I am not trying to discredit the accomplishments of Steve Jobs, but it is important to note what his role was in shaping the computer, and not what we are lead to believe. Yes, he owned over three hundred patents. Is the amount of patents somebody owns a measure of intelligence? One patent troll can have over one thousand patents easily. Many of these patents were design details of Apple products, not technical aspects, and while there is a patent the for the graphical user interface, it was Xerox that first created the GUI in 1970. Steve Jobs was a great marketer, and capitalist. But inventor and genius on the scale of Ben Franklin or Einstein?

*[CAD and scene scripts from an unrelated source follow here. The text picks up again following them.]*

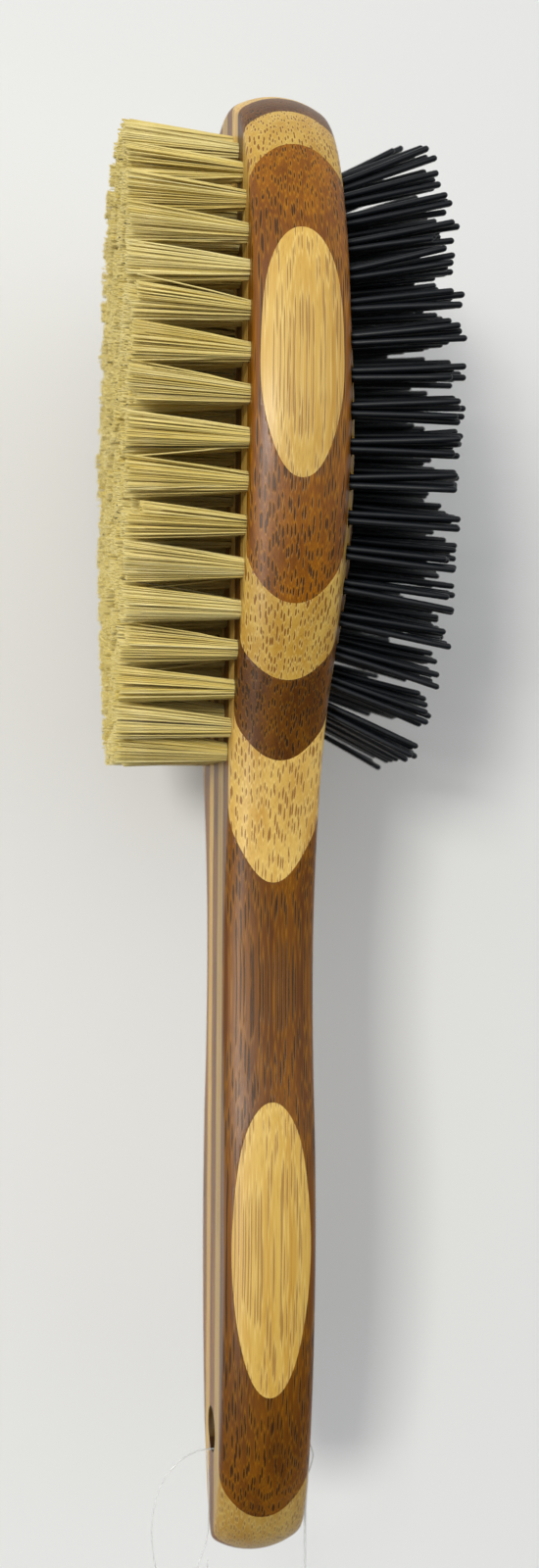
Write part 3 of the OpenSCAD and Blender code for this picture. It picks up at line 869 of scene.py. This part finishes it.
def sweep(path, radius, sides):
    """Vertices of a tube that turns with its path."""
    along = unit(np.gradient(path, axis=0), axis=1)
    across = unit(np.cross(along[0], [0, 1.0, .2]))
    verts = []
    for point, way in zip(path, along):
        across = unit(across - way * np.dot(across, way))
        verts.append(point + radius * circle(sides, across, np.cross(way, across)))
    return np.vstack(verts)


def build_thread():
    sides = 8
    verts, faces, first = [], [], 0
    for points in THREAD:
        path = curved(points)
        verts.append(sweep(path, THREAD_R, sides))
        faces += tube_faces(len(path), sides, first)
        first += len(path) * sides
    me = face_mesh("v_hang_loop", np.vstack(verts), faces)
    stand_in("hang_loop", me, thread_material(), ride="hang_loop")


build_thread()

# ---------------------------------------------------------------------------------------------
# Stage, light and camera
# ---------------------------------------------------------------------------------------------
WALL_Y, FLOOR_Z, STAGE_HALF = 46, -320, 2500


def stage_material(name):
    """Pale matt paint, clear from behind."""
    m = Material(name)
    patch = m.noise(m.coords((.004, .004, .004)))
    grain = m.noise(m.coords((.8, .8, .8)), detail=3)
    m.set(Base_Color=m.mix(patch, rgb(228, 229, 228), rgb(232, 233, 232)), Roughness=.75,
          Normal=m.bump(grain, strength=.05, depth=.05))
    geometry = m.node("ShaderNodeNewGeometry")
    clear = m.node("ShaderNodeBsdfTransparent")
    blend = m.node("ShaderNodeMixShader")
    m.put(blend.inputs[0], geometry.outputs["Backfacing"])
    m.put(blend.inputs[1], m.shader.outputs[0])
    m.put(blend.inputs[2], clear.outputs[0])
    m.put(m.out.inputs[0], blend.outputs[0])
    return m.mat


def stage_plane(name, corner):
    """A square whose corner(a, b) gives its points."""
    signs = ((-1, -1), (1, -1), (1, 1), (-1, 1))
    verts = [corner(a * STAGE_HALF, b * STAGE_HALF) for a, b in signs]
    me = face_mesh(name, verts, [[0, 1, 2, 3]], smooth=False)
    set_material(me, stage_material("pale_" + name))
    return add(name, me)


wall = stage_plane("backdrop", lambda x, z: (x, WALL_Y, z))
floor = stage_plane("floor", lambda x, y: (x, y, FLOOR_Z))
floor.visible_diffuse = False
floor.visible_glossy = False


def build_world():
    """A pale room: brightest in front, dimmer overhead and dark below."""
    world = bpy.data.worlds.new("studio")
    bpy.context.scene.world = world
    world.use_nodes = True
    graph = Graph(world.node_tree)
    background = world.node_tree.nodes["Background"]
    axes = graph.node("ShaderNodeSeparateXYZ")
    graph.put(axes.inputs[0], graph.node("ShaderNodeTexCoord").outputs["Generated"])
    z = axes.outputs[2]
    low = graph.ramp(z, start=-.5, end=.22, lo=.05, hi=1.16)
    high = graph.ramp(z, start=.40, end=.95, lo=1.0, hi=.36)
    room = graph.math("MULTIPLY", low, high)
    background.inputs[0].default_value = (.97, .985, 1.0, 1)
    # seen directly, past the backdrop, it is an even pale grey
    rays = graph.node("ShaderNodeLightPath")
    strength = graph.node("ShaderNodeMix", data_type="FLOAT")
    graph.put(strength.inputs[0], rays.outputs["Is Camera Ray"])
    graph.put(strength.inputs[2], room)
    strength.inputs[3].default_value = .70
    graph.put(background.inputs[1], strength.outputs[0])


build_world()
bpy.context.scene.view_settings.view_transform = "Standard"


def area(name, place, target, width, height, power, colour):
    light = bpy.data.lights.new(name, "AREA")
    light.shape = "RECTANGLE"
    light.size = width * MM
    light.size_y = height * MM
    light.energy = power
    light.color = colour
    ob = add(name, light)
    ob.location = Vector(place) * MM
    way = (Vector(target) - Vector(place)).normalized()
    ob.rotation_euler = way.to_track_quat("-Z", "Y").to_euler()
    return ob


area("key", place=(-790, -1420, 360), target=(0, 0, 85), width=330, height=330, power=13.0,
     colour=(1, .975, .92))
# a tall window off to the left, seen only as a satin highlight
window = area("window", place=(-330, -490, 30), target=(0, 0, 60), width=60, height=630,
              power=2.7, colour=(1, .95, .88))
window.visible_diffuse = False

# The camera stands 11.5 degrees round to the bristle side and looks slightly up
AZIMUTH, ELEVATION, ROLL = math.radians(-11.5), math.radians(-1.666), math.radians(.317)
TARGET, DISTANCE = Vector((1.789, 0, 102.163)), 211.51
FOCUS_DISTANCE = 186                    # to the near edge of the brush
SENSOR_H, LENS = 24, 19.9935


def build_camera():
    forward = Vector((-math.sin(AZIMUTH) * math.cos(ELEVATION),
                      math.cos(AZIMUTH) * math.cos(ELEVATION), -math.sin(ELEVATION)))
    level_right = Vector((math.cos(AZIMUTH), math.sin(AZIMUTH), 0))
    level_up = level_right.cross(forward)
    right = math.cos(ROLL) * level_right + math.sin(ROLL) * level_up
    up = -math.sin(ROLL) * level_right + math.cos(ROLL) * level_up
    data = bpy.data.cameras.new("camera")
    camera = add("camera", data)
    place = (TARGET - DISTANCE * forward) * MM
    camera.matrix_world = Matrix((
        (right.x, up.x, -forward.x, place.x),
        (right.y, up.y, -forward.y, place.y),
        (right.z, up.z, -forward.z, place.z),
        (0, 0, 0, 1)))
    data.sensor_fit = "VERTICAL"
    data.sensor_height = SENSOR_H
    data.lens = LENS
    data.clip_start = .005
    data.clip_end = 20
    data.dof.use_dof = True
    focus = add("focus", None)
    focus.location = (TARGET - (DISTANCE - FOCUS_DISTANCE) * forward) * MM
    data.dof.focus_object = focus
    data.dof.aperture_fstop = 11
    bpy.context.scene.camera = camera


build_camera()
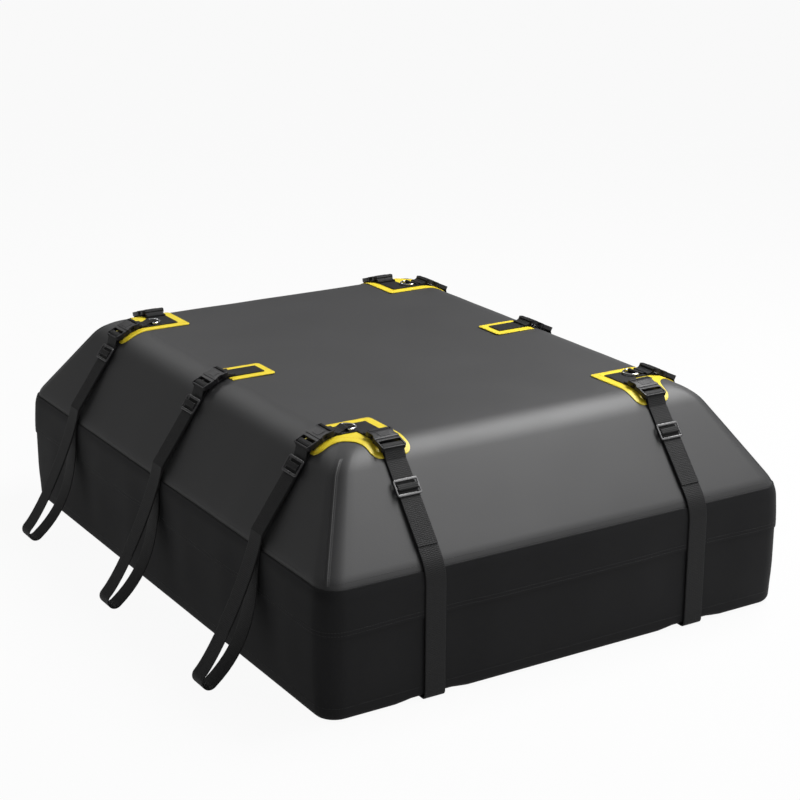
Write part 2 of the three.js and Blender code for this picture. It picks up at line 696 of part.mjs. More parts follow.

In German, a play on words can be made between the word Schein and Sein. To appear and to be. It is important to see things how they are, and not how they seem, or how you want them to be. Marketing tries to convince you otherwise.
Schein und Sein
by Wilhelm Busch
Mein Kind, es sind allhier die Dinge,
Gleichwohl, ob große, ob geringe,
Im wesentlichen so verpackt,
Daß man sie nicht wie Nüsse knackt.
Wie wolltest du dich unterwinden,
Kurzweg die Menschen zu ergründen.
Du kennst sie nur von außenwärts.
Du siehst die Weste, nicht das Herz.
Here is my attempt at a translation:
Appearance and Being
by Wilhelm Busch
My child, there is in all things,
No matter how large or how little,
packaged essentially so,
that one cannot crack them like nuts.
How would you undertake,
the short path to fathom the people,
you know them only from the outside.
You see the vest, not the heart.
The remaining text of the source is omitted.